Leonard Sax, everyone’s favorite advocate of gender-based education, has a commentary in this week’s Ed Week, “Where the Girls Aren’t: What the Media Missed in the AAUW’s Report on Gender Equity.” Here’s the central argument:
“There is a real gender gap, and it’s growing rapidly, but that gap has little to do with graduation rates or college-entrance rates, parameters that are given great emphasis in the report. The real gender gap is not in ability but in motivation—not in what girls and boys can do, but in what girls and boys want to do: specifically, in what they want to learn, and how they want to learn it.”
What’s the evidence for his argument? “The absolute number of young women studying computer science and physics has fallen by more than 50 percent in the past 20 years. That drop may seem puzzling at first, since the past 20 years has been an era in which girls have been encouraged from kindergarten through grade 12 to be physicists, engineers, and the like,” says Sax.
Is Sax right? Before looking specifically at physics, computer science, and engineering, let’s check out trends in female BA attainment in science and engineering from 1966-2004. Over this time period, the percent of science and engineering degrees awarded to women has increased from 25% to 50%, according to data from the National Science Foundation.
But what about the “hardest sciences?” Women have made steady gains in every field over this time period. Women earn more than 60% of degrees in the biological sciences, half of the degrees in Chemistry, and almost half of the degrees in mathematics. The female share of degrees in physics, engineering, and computer science has also increased steadily over this time period. Less than 5% of degrees were awarded to women in physics and engineering in the 1960s, and now 1 in 5 degrees in these fields goes to women. (Thanks to the American Institute of Physics for the graph.)
However, the female share of computer science degrees in 1985 was greater than it is in 2004. Why might that be? Things have ramped up since the Commodore 64, and the number of degrees awarded in computer science has exploded. That growth has been faster for men than women. But if you look at counts of degrees - the meat of Sax’s argument - the same number of women earned CS degrees in 2004 as did at the female CS peak in 1985. (See this graph.) In short, Sax’s claim does not appear to be true - the same number of women earned degrees in CS in the mid-1980s, and the female share of physics degrees has increased even as overall physics enrollments have increased.
When I contacted Dr. Sax about these data, he argued that overall degree attainment is misleading because the increase in female science and engineering degrees is driven by temporary visa holders, not US citizens. He wrote, “Neither of your graphs takes into account the NATIONALITY of the women earning the degrees. Most of the rise in the number of women earning degrees in computer science since 1999 comes from women from other countries holding temporary US visas.”

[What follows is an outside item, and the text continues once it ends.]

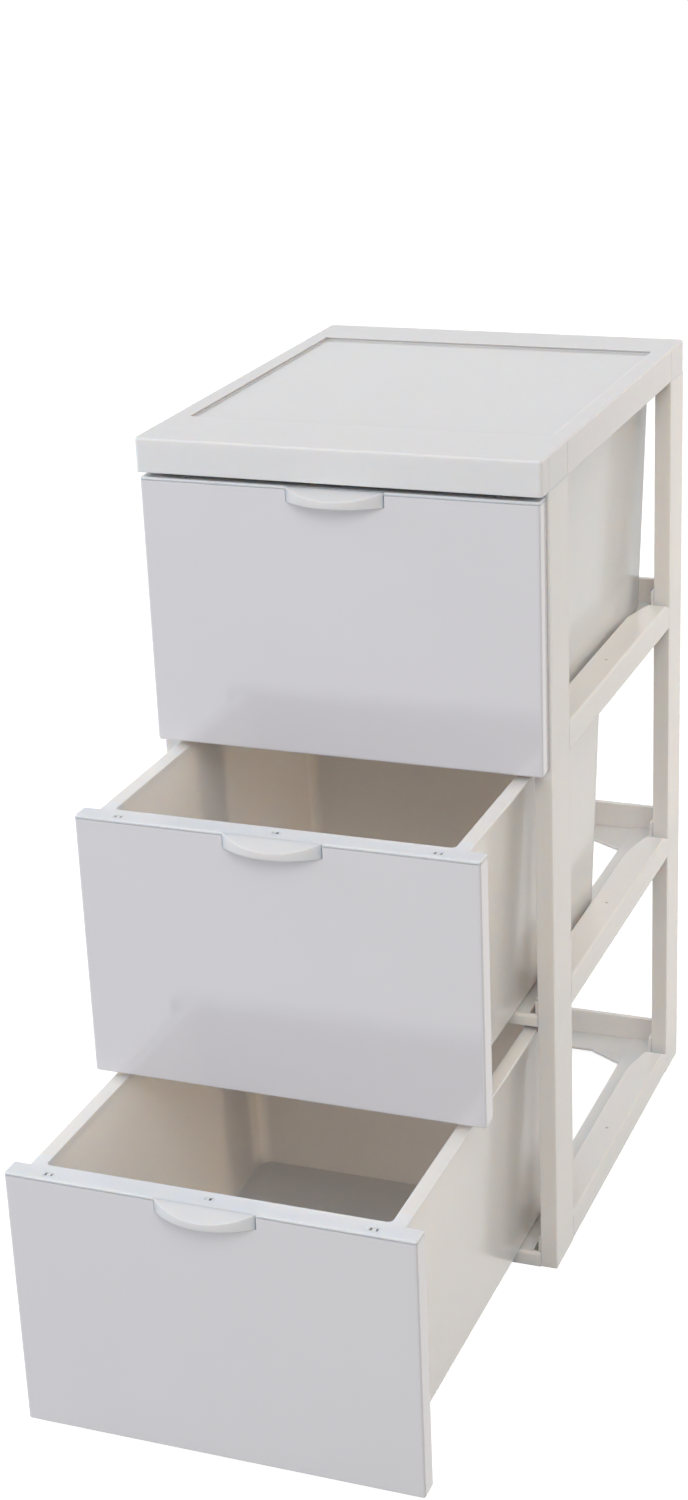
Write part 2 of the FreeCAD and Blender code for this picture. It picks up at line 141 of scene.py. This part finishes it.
class Graph:
    """A node material that is built up call by call."""

    def __init__(self, name):
        self.material = bpy.data.materials.new(name)
        self.material.use_nodes = True
        self.tree = self.material.node_tree
        self.tree.nodes.clear()
        self.output = self.tree.nodes.new("ShaderNodeOutputMaterial")

    def add(self, kind, **values):
        node = self.tree.nodes.new(kind)
        for key, value in values.items():
            setattr(node, key, value)
        return node

    def link(self, source, target):
        self.tree.links.new(source, target)

    def noise(self, scale, detail=2.0, roughness=0.5):
        """Noise that lies still on the piece, with the scale in features per metre."""
        texture = self.add("ShaderNodeTexCoord")
        mapping = self.add("ShaderNodeMapping")
        mapping.inputs["Scale"].default_value = (scale,) * 3
        self.link(texture.outputs["Object"], mapping.inputs["Vector"])
        noise = self.add("ShaderNodeTexNoise")
        noise.inputs["Scale"].default_value = 1.0
        noise.inputs["Detail"].default_value = detail
        noise.inputs["Roughness"].default_value = roughness
        self.link(mapping.outputs["Vector"], noise.inputs["Vector"])
        return noise.outputs["Fac"]

    def spread(self, value, low, high, source=(0.3, 0.7)):
        """The value mapped from its source range, a noise's usual one, to low and high."""
        node = self.add("ShaderNodeMapRange")
        node.inputs["From Min"].default_value = source[0]
        node.inputs["From Max"].default_value = source[1]
        node.inputs["To Min"].default_value = low
        node.inputs["To Max"].default_value = high
        self.link(value, node.inputs["Value"])
        return node.outputs["Result"]

    def ramp(self, value, low, high):
        """The colour low at the start of the clouds' range, and high at its end."""
        node = self.add("ShaderNodeValToRGB")
        for element, place, colour in zip(node.color_ramp.elements, CLOUD_RANGE, (low, high)):
            element.position = place
            element.color = (*colour, 1.0)
        self.link(value, node.inputs["Fac"])
        return node.outputs["Color"]

    def multiply(self, first, second):
        node = self.add("ShaderNodeMath", operation="MULTIPLY")
        for value, socket in ((first, node.inputs[0]), (second, node.inputs[1])):
            if isinstance(value, bpy.types.NodeSocket):
                self.link(value, socket)
            else:
                socket.default_value = value
        return node.outputs["Value"]

    def region(self, limits, edge, source="Object"):
        """1 where every coordinate lies inside its limits, falling to 0 over the edge.

        limits maps "X", "Y" or "Z" to (low, high), and either may be None. The source "Object"
        counts in metres, and "Generated" in shares of the piece's box.
        """
        texture = self.add("ShaderNodeTexCoord")
        axes = self.add("ShaderNodeSeparateXYZ")
        self.link(texture.outputs[source], axes.inputs["Vector"])
        inside = None
        for axis, (low, high) in limits.items():
            for limit, side in ((low, -1.0), (high, 1.0)):
                if limit is None:
                    continue
                step = self.spread(axes.outputs[axis], 1.0, 0.0, (limit, limit + side * edge))
                inside = step if inside is None else self.multiply(inside, step)
        return inside

    def blend(self, share, first, second, kind="RGBA"):
        """The first value, or the second where the share is 1."""
        node = self.add("ShaderNodeMix", data_type=kind)
        sockets = [socket for socket in node.inputs if socket.enabled]
        outputs = [socket for socket in node.outputs if socket.enabled]
        self.link(share, sockets[0])
        for value, socket in ((first, sockets[-2]), (second, sockets[-1])):
            if isinstance(value, bpy.types.NodeSocket):
                self.link(value, socket)
            else:
                socket.default_value = (*value, 1.0)
        return outputs[0]

    def bump(self, height, distance, normal):
        """The normal of a surface that rises by distance, in metres, where the height is 1."""
        node = self.add("ShaderNodeBump")
        node.inputs["Strength"].default_value = 1.0
        node.inputs["Distance"].default_value = distance
        self.link(height, node.inputs["Height"])
        self.link(normal, node.inputs["Normal"])
        return node.outputs["Normal"]


def moulded_plastic(
    name,
    light,
    dark,
    roughness,
    grain,
    coat=0.0,
    coat_roughness=0.0,
    glow_depth=0.0,
    region_colours=(),
    polished=None,
    shaded_dimples=None,
):
    """Injection-moulded plastic: faint clouds of tone, a gloss that varies, a surface never flat.

    roughness is (least, most). grain is a list of (features per metre, height in metres).
    region_colours is a list of (limits, edge, source, colour): plain tints of the plastic, and
    painted light and painted shade on some faces. polished is (limits, edge, roughness).
    shaded_dimples is (limits of each, edge, source, colour, depth): hollows made by bump, with
    painted shade in their colour.
    """
    graph = Graph(name)
    shader = graph.add("ShaderNodeBsdfPrincipled")
    shader.inputs["IOR"].default_value = PLASTIC_IOR

    clouds = graph.noise(CLOUD_SCALE, 4.0, 0.55)
    colour = graph.ramp(clouds, dark, light)
    # Colours by region: plain tints, and painted light and painted shade on some faces
    for limits, edge, source, region_colour in region_colours:
        shade = tuple(channel * dark[1] / light[1] for channel in region_colour)
        region_clouds = graph.ramp(clouds, shade, region_colour)
        colour = graph.blend(graph.region(limits, edge, source), colour, region_clouds)

    gloss = graph.noise(GLOSS_SCALE, 3.0, 0.6)
    rough = graph.spread(gloss, *roughness)
    if polished:
        limits, edge, shine = polished
        inside = graph.region(limits, edge)
        rough = graph.blend(inside, rough, graph.spread(gloss, *shine), "FLOAT")
    graph.link(rough, shader.inputs["Roughness"])

    if glow_depth:
        shader.inputs["Subsurface Weight"].default_value = 1.0
        shader.inputs["Subsurface Radius"].default_value = GLOW_BY_COLOUR
        shader.inputs["Subsurface Scale"].default_value = glow_depth
    if coat:
        shader.inputs["Coat Weight"].default_value = coat
        shader.inputs["Coat Roughness"].default_value = coat_roughness
        shader.inputs["Coat IOR"].default_value = COAT_IOR

    rounded = graph.add("ShaderNodeBevel", samples=EDGE_SAMPLES)
    rounded.inputs["Radius"].default_value = EDGE_RADIUS
    normal = rounded.outputs["Normal"]
    for features, height in grain:
        normal = graph.bump(graph.noise(features), height, normal)
    # Each dimple is a bump hollow with painted shade blended into its colour
    if shaded_dimples:
        places, edge, source, painted_hollow_shade, depth = shaded_dimples
        for limits in places:
            hollow = graph.region(limits, edge, source)
            colour = graph.blend(hollow, colour, painted_hollow_shade)
            normal = graph.bump(hollow, -depth, normal)

    graph.link(colour, shader.inputs["Base Color"])
    graph.link(normal, shader.inputs["Normal"])
    if coat:
        graph.link(normal, shader.inputs["Coat Normal"])
    graph.link(shader.outputs["BSDF"], graph.output.inputs["Surface"])
    return graph.material


COVER = moulded_plastic(
    "cover_plastic",
    light=(0.815, 0.812, 0.818),
    dark=(0.800, 0.797, 0.802),
    roughness=(0.19, 0.25),
    grain=((900.0, 0.000004), (60.0, 0.00001)),
    glow_depth=0.003,
    # The tray's low walls get painted shade: a dark colour where shade falls inside the tray
    region_colours=((TRAY_WALL_PAINTED_SHADE, TRAY_WALL_SHADE_EDGE, "Object", (0.50, 0.485, 0.47)),),
    polished=(TRAY_FLOOR, TRAY_FLOOR_EDGE, (0.09, 0.12)),
)
FRAME = moulded_plastic(
    "frame_plastic",
    light=(0.848, 0.834, 0.812),
    dark=(0.830, 0.815, 0.792),
    roughness=(0.16, 0.24),
    grain=((1100.0, 0.000004), (45.0, 0.00001)),
    glow_depth=0.003,
    # The gate marks' dimples are painted dark: painted shade
    shaded_dimples=(GATE_DIMPLES_AND_SHADE, GATE_EDGE, "Object", (0.50, 0.46, 0.41), MARK_DEPTH),
)
SHELL = moulded_plastic(
    "drawer_plastic",
    light=(0.905, 0.858, 0.822),
    dark=(0.889, 0.840, 0.802),
    roughness=(0.13, 0.20),
    grain=((1000.0, 0.000004), (40.0, 0.00001)),
    glow_depth=0.005,
    region_colours=(
        # The pull's cool tint is its plastic's; its darker tone is painted shade
        (PULL_TINT_AND_SHADE, SHARE_EDGE, "Generated", (0.765, 0.760, 0.770)),
        (TOP_STRIP, SHARE_EDGE, "Generated", (0.885, 0.882, 0.890)),
    ),
)
GLOSS = moulded_plastic(
    "gloss_plastic",
    light=(0.706, 0.697, 0.726),
    dark=(0.692, 0.683, 0.712),
    roughness=(0.08, 0.12),
    grain=((700.0, 0.000001), (25.0, 0.000005)),
    coat=0.8,
    coat_roughness=0.04,
    # The hooks' tops are painted lighter than the rest of the panel: painted light
    region_colours=((HOOK_TOPS_PAINTED_LIGHT, SHARE_EDGE, "Generated", (0.860, 0.857, 0.865)),),
    # The gaps beside the hooks are painted near black on the hooks' tops: painted shade
    shaded_dimples=(HOOK_GAP_PAINTED_SHADE, HOOK_GAP_SHADE_EDGE, "Generated", (0.10, 0.095, 0.09), MARK_DEPTH),
)


def plastic_of(name):
    """The plastic of the node, by the end of its name."""
    for ending, plastic in (("cover", COVER), ("front_panel", GLOSS), ("drawer_box", SHELL)):
        if name.endswith(ending):
            return plastic
    return FRAME


def soften_edges(piece):
    """Round off every sharp edge a little, as a mould does."""
    weld = piece.modifiers.new("weld", "WELD")
    weld.merge_threshold = WELD_DISTANCE
    flat = piece.modifiers.new("whole_faces", "DECIMATE")
    flat.decimate_type = "DISSOLVE"
    flat.angle_limit = FLAT_ANGLE
    bevel = piece.modifiers.new("soft_edges", "BEVEL")
    bevel.width = POST_EDGE
    bevel.segments = POST_EDGE_SEGMENTS
    bevel.limit_method = "ANGLE"
    bevel.angle_limit = SHARP_ANGLE
    bevel.use_clamp_overlap = False
    shading = piece.modifiers.new("smooth_shading", "WEIGHTED_NORMAL")
    shading.keep_sharp = False


for name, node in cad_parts.items():
    node.data.materials.clear()
    node.data.materials.append(plastic_of(name))
    if name.endswith("post"):
        soften_edges(node)


# ---------------------------------------------------------------- floor, lights, camera


def add_object(name, data):
    """A new object in the scene."""
    made = bpy.data.objects.new(name, data)
    bpy.context.scene.collection.objects.link(made)
    return made


def seen_by_eye(tree):
    """1 for the camera and for what it sees in gloss or through glass, else 0."""
    path = tree.nodes.new("ShaderNodeLightPath")
    total = path.outputs["Is Camera Ray"]
    for other in ("Is Glossy Ray", "Is Transmission Ray"):
        either = tree.nodes.new("ShaderNodeMath")
        either.operation = "MAXIMUM"
        tree.links.new(total, either.inputs[0])
        tree.links.new(path.outputs[other], either.inputs[1])
        total = either.outputs[0]
    return total


def white_stage():
    """A wide pale floor that the camera sees as white and that still takes a faint shadow."""
    mesh = bpy.data.meshes.new("floor")
    turns = ((-1.0, -1.0), (1.0, -1.0), (1.0, 1.0), (-1.0, 1.0))
    corners = [(x * FLOOR_REACH, y * FLOOR_REACH, 0.0) for x, y in turns]
    mesh.from_pydata(corners, [], [(0, 1, 2, 3)])
    floor = add_object("floor", mesh)

    graph = Graph("floor_paint")
    diffuse = graph.add("ShaderNodeBsdfDiffuse")
    diffuse.inputs["Color"].default_value = FLOOR_COLOUR
    glow = graph.add("ShaderNodeEmission")
    glow.inputs["Color"].default_value = WHITE
    strength = graph.multiply(seen_by_eye(graph.tree), FLOOR_GLOW)
    graph.link(strength, glow.inputs["Strength"])
    total = graph.add("ShaderNodeAddShader")
    graph.link(diffuse.outputs["BSDF"], total.inputs[0])
    graph.link(glow.outputs["Emission"], total.inputs[1])
    graph.link(total.outputs["Shader"], graph.output.inputs["Surface"])
    mesh.materials.append(graph.material)


def white_world():
    """Even light from all round, which the camera sees as plain white."""
    world = bpy.data.worlds.new("studio")
    bpy.context.scene.world = world
    world.use_nodes = True
    tree = world.node_tree
    tree.nodes.clear()
    output = tree.nodes.new("ShaderNodeOutputWorld")
    background = tree.nodes.new("ShaderNodeBackground")
    background.inputs["Color"].default_value = WHITE
    level = tree.nodes.new("ShaderNodeMapRange")
    level.inputs["To Min"].default_value = WORLD_STRENGTH
    level.inputs["To Max"].default_value = WORLD_SEEN
    tree.links.new(seen_by_eye(tree), level.inputs["Value"])
    tree.links.new(level.outputs["Result"], background.inputs["Strength"])
    tree.links.new(background.outputs["Background"], output.inputs["Surface"])


def soft_box(name, place, size, power, colour):
    """A large lamp that shines from its place towards the aim."""
    lamp = bpy.data.lights.new(name, "AREA")
    lamp.shape = "RECTANGLE"
    lamp.size, lamp.size_y = size
    lamp.energy = power
    lamp.color = colour
    holder = add_object(name, lamp)
    holder.location = place
    holder.rotation_mode = "QUATERNION"
    holder.rotation_quaternion = (Vector(LAMP_AIM) - Vector(place)).to_track_quat("-Z", "Y")
    holder.visible_camera = False


def photo_camera():
    """The camera of the photograph."""
    camera = bpy.data.cameras.new("photo_camera")
    camera.sensor_fit = "AUTO"
    camera.sensor_width = SENSOR
    camera.lens = FOCAL_PIXELS / IMAGE_HEIGHT * SENSOR
    camera.shift_x = -CENTRE_OFFSET[0] / IMAGE_HEIGHT
    camera.shift_y = CENTRE_OFFSET[1] / IMAGE_HEIGHT
    camera.clip_start = CLIP_NEAR
    camera.clip_end = CLIP_FAR
    holder = add_object("photo_camera", camera)
    forward = Vector(CAMERA_FORWARD).normalized()
    right = forward.cross(Vector(CAMERA_UP)).normalized()
    up = right.cross(forward)
    turn = Matrix((right, up, -forward)).transposed()
    holder.matrix_world = Matrix.Translation(CAMERA_PLACE) @ turn.to_4x4()
    bpy.context.scene.camera = holder


white_stage()
white_world()
for lamp in LAMPS:
    soft_box(*lamp)
photo_camera()

bpy.context.scene.view_settings.view_transform = "Standard"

As far as I can tell, the BA attainment data are not available for citizens and non-citizens before 1995. Over that time period, female US citizens and permanent residents made amazing strides in science and engineering BA attainment. Between 1995 and 2004, there was a 30% increase in the number of science and engineering BAs awarded to female US citizens, which is 2.5 times the growth for male American citizens. Let’s look at different disciplines:
*The number of physics BAs grew 36% for women, 8 times the increase for men.

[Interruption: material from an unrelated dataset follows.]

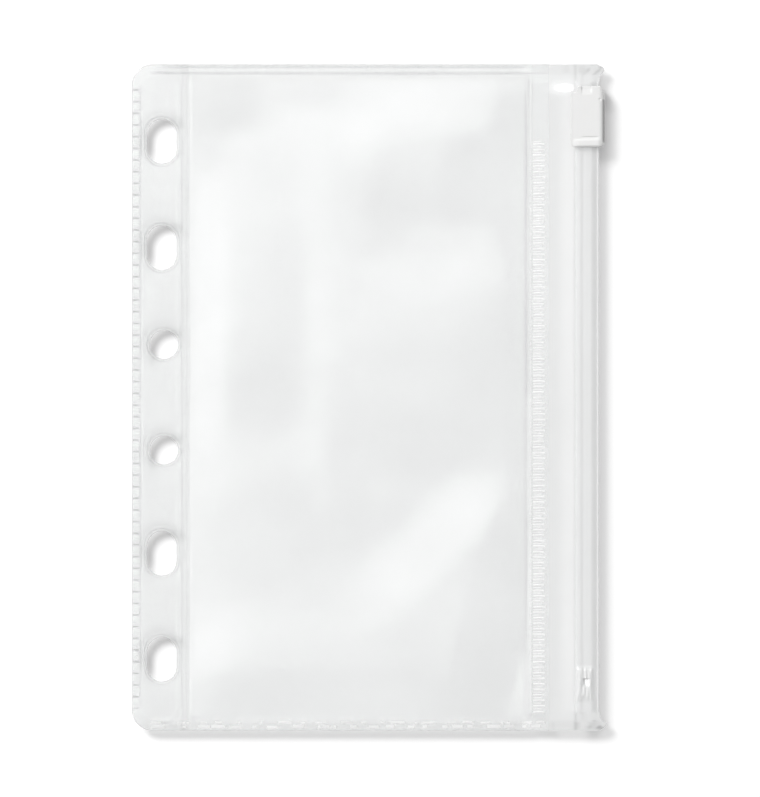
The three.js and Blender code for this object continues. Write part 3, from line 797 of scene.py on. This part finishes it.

* In engineering, the number of degrees grew 19% for women even as it dropped 1% for men.
* The number of electrical engineering degrees grew 35% for women, 1.6 times the growth rate for men.
* In computer science, there was a 102% increase for women, which was less than the increase for men. (And per Sax’s specific claim above, the number of female US citizens earning CS degrees increased 36% (from 9,569 to 12,990) between 2000-2004; it increased from 905 to 1416 (56%) for female non-US citizens.)

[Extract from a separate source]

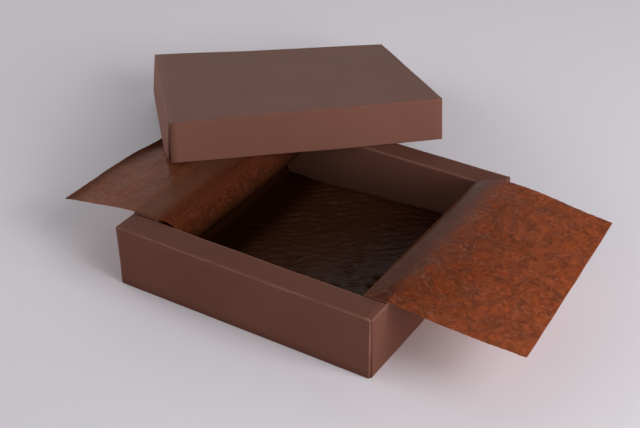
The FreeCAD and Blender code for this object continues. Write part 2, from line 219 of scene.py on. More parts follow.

Sure, you can find some fields where there have not been increases for women. For example, there’s been a 4% decrease in female BA attainment in mathematics. But when we look at the whole picture, rather than cherry pick one or two subfields, it’s hard to see evidence here that gender-mixed math and science classes in K-12 have slowed female American citizens’ rate of progress in earning science and engineering BAs.
Unsatisfied with the fact that women have made quite substantial gains at the undergraduate level in science and engineering, Sax suggested that I look at graduate school. But again, female US citizens have made enormous gains at the graduate level as well. There were 135,431 female US citizen graduate students in science and engineering in 1999 and 163,820 in 2006: a 21% increase. At the same time, the number of male US citizen graduate students in science and engineering has only increased by 8%. To be sure, the rate of increase for non-US citizen women is greater than the rate of increase for US citizens - but there is that globalization phenomenon to consider.
In sum, Leonard Sax’s commentary did not provide an accurate portrait of trends in women’s attainment in science and engineering. Women still have a way to go before achieving parity in computer science, physics, and engineering, but there’s little evidence that gender-based education a la Sax is going to get us there.